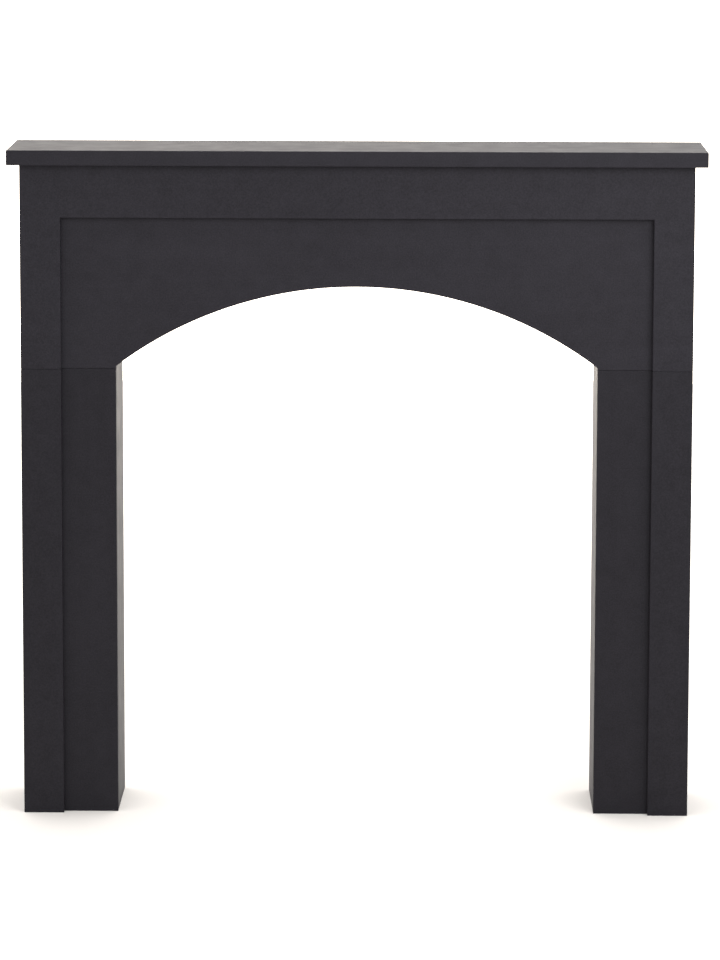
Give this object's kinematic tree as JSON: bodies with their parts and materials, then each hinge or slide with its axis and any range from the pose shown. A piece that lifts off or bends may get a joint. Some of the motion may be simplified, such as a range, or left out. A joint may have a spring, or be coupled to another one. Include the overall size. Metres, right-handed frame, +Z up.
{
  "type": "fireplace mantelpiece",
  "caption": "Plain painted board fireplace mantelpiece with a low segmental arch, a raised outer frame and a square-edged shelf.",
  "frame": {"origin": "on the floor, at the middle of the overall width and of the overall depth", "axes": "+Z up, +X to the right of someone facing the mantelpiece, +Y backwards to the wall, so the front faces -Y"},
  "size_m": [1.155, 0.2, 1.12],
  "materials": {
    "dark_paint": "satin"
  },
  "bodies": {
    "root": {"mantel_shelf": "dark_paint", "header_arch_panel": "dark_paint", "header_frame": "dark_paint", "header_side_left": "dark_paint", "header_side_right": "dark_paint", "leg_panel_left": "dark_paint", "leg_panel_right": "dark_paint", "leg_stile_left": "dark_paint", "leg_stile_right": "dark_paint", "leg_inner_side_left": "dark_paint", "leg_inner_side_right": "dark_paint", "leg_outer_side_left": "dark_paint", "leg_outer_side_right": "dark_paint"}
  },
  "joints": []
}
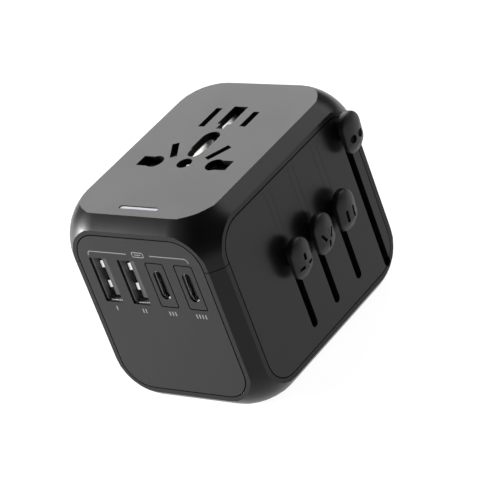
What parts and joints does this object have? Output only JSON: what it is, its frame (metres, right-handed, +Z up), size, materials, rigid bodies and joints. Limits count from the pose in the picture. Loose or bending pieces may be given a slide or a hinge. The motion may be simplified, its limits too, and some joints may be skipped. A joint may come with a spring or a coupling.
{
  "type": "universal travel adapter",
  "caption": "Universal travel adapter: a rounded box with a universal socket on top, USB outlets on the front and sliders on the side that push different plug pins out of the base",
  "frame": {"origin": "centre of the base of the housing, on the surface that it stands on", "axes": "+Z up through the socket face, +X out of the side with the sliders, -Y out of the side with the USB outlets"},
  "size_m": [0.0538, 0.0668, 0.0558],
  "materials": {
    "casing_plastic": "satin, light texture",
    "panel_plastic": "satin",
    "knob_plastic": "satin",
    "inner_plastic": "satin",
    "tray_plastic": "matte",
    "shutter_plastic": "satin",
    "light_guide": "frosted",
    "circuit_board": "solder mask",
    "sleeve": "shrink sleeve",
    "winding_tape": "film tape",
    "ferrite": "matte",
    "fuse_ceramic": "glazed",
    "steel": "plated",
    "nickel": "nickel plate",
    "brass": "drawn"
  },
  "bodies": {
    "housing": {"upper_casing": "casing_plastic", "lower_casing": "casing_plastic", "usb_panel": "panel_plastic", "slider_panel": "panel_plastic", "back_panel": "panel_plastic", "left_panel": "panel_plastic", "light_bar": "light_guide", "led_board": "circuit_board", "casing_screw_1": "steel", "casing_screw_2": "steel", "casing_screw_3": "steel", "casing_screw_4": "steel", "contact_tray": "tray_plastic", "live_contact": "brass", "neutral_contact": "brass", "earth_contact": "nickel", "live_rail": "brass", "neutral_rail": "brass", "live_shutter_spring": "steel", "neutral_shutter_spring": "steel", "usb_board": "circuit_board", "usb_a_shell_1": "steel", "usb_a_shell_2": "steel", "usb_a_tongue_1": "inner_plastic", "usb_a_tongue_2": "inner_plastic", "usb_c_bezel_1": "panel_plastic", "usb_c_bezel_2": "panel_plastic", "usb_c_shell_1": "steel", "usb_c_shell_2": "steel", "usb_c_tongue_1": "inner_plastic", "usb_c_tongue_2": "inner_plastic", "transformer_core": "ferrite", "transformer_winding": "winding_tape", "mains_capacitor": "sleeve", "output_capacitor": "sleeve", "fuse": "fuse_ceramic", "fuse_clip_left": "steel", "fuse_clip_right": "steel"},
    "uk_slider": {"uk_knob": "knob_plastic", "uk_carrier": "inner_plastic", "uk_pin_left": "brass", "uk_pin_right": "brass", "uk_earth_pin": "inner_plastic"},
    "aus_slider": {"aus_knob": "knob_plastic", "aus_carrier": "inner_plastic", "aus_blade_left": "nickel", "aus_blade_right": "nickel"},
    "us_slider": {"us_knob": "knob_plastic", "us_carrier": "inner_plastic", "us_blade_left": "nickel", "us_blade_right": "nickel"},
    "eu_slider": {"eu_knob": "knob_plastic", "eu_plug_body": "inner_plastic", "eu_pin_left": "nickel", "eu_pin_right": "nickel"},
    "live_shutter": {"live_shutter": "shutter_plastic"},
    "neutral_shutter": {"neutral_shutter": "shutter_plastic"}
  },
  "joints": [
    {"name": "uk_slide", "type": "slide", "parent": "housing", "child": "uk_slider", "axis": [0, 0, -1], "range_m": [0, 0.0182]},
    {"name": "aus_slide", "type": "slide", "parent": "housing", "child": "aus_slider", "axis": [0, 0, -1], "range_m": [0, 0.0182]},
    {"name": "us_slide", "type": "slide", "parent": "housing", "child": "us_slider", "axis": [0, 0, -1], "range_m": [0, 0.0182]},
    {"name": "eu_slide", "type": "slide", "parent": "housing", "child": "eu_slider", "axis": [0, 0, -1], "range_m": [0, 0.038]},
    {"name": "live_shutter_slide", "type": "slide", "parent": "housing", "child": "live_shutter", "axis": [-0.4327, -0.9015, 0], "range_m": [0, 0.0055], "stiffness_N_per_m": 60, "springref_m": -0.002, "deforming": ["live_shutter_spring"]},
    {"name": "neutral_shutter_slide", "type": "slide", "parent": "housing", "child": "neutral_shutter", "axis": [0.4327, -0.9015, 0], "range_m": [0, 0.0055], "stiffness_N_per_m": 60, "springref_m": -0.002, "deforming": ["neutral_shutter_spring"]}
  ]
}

INSTRUCTION: Copy each line from the data above that includes "materials".

RESULT FOR THIS EXERCISE:
Give this object's kinematic tree as JSON: bodies with their parts and materials, then each hinge or slide with its axis and any range from the pose shown. A piece that lifts off or bends may get a joint. Some of the motion may be simplified, such as a range, or left out. A joint may have a spring, or be coupled to another one. Include the overall size. Metres, right-handed frame, +Z up.
  "materials": {
What parts and joints does this object have? Output only JSON: what it is, its frame (metres, right-handed, +Z up), size, materials, rigid bodies and joints. Limits count from the pose in the picture. Loose or bending pieces may be given a slide or a hinge. The motion may be simplified, its limits too, and some joints may be skipped. A joint may come with a spring or a coupling.
  "materials": {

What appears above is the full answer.